The powerplant itself connects directly to well-understood commercial aviation heritage, a fact relevant to pilots and operators who work with Boeing narrowbody equipment. The F117-PW-100 is a military derivative of the PW2000 series, the same engine family that powers the Boeing 757 in its PW2037 and PW2040 variants. The 757 has long held a reputation for exceptional hot-and-high performance and a favorable thrust-to-weight ratio relative to its peers, characteristics that made it a logical starting point for a tactical airlifter requiring both brute short-field capability and transatlantic range efficiency. The F117 retains a bypass ratio of 5.9:1, balancing the fuel economy needed for transoceanic ferry legs with the raw thrust output — 40,440 pounds per engine — required for externally blown flap operations that let the Globemaster approach at speeds as low as 115 knots while carrying payloads approaching 171,000 pounds.

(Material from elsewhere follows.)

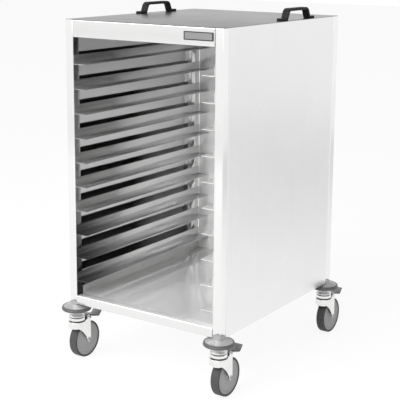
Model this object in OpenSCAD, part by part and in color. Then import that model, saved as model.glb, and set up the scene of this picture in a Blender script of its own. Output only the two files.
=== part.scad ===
// Closed tray trolley: square tube frame, sheet cladding, ten pairs of tray rails and four braked casters.
// The open side faces -Y, the floor is at Z = 0 and the overall box is centred on X = 0, Y = 0.

/* [Body] */
// Width over the posts
body_w = 600; // [560:10:700]
// Depth over the posts
body_d = 720; // [600:10:800]
// Side of the square post tube
post_w = 30; // [27:1:36]
// Wall of the post tube
post_wall = 1.5; // [1:0.1:2]
// Outer corner radius of the post tube
post_r = 3; // [2:0.5:4]
// Thickness of the cladding, deck and top sheets
sheet_t = 1.2; // [0.8:0.1:2]
// Outer radius of the bends in the cladding
bend_r = 2.5; // [2:0.5:4]
// Height of the fascia under the top
header_h = 56; // [45:1:80]
// Length of the return lip inside the fascia
header_lip = 8; // [5:1:12]
// Seam left beside each cladding sheet
seam = 1.2; // [0.4:0.1:1.6]

/* [Frame rails] */
// Width of the frame rails behind the cladding
frame_rail_w = 24; // [18:1:24]
// Height of the frame rails
frame_rail_h = 30; // [25:1:40]
// Wall of the frame rails
frame_rail_wall = 1.5; // [1:0.1:2]
// How far the frame rails stand inside the posts to carry the deck
deck_rest = 8; // [6:1:12]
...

For professional aviators, the C-17's reverse thrust architecture illustrates a design philosophy that has no direct civilian analog but carries important conceptual lessons about energy management, system integration, and threat-driven flight profile design. Standard transport category aircraft use thrust reversers exclusively as a ground deceleration aid, with in-flight deployment prohibited and treated as an emergency condition in most operating manuals. The C-17 inverts that assumption entirely, engineering the reverser as a primary flight control surface for vertical speed management. The externally blown flap system further blurs the boundary between propulsion and aerodynamic lift generation, a concept that saw limited commercial exploration in aircraft like the Boeing YC-14 and remains a defining feature of short-field military airlifters. Operators in the business aviation and Part 135 charter world who occasionally handle sensitive government cargo missions or diplomatic airlift in permissive but austere environments benefit from understanding the doctrinal and engineering constraints that govern military cargo operations, particularly as some operators transition crews between civilian and government contract work.

Broadly, the C-17's capabilities reflect the sustained relevance of purpose-built tactical airlifters in an era of increased competition in contested airspace. As proliferation of low-cost MANPADS and commercial drone technology continues globally, the same threat calculus that shaped the C-17's reverser design in the 1990s has become more acute, not less. Peer-competitor militaries have invested heavily in layered air defense systems, and the ability to minimize low-altitude exposure time during inbound and outbound transits has grown in operational importance. The Globemaster's design demonstrates that mission-specific aerodynamic and propulsion engineering, rather than off-the-shelf adaptation of commercial systems, remains essential when an aircraft must operate across the full spectrum from transoceanic cruise to combat assault landing on a dirt strip under fire.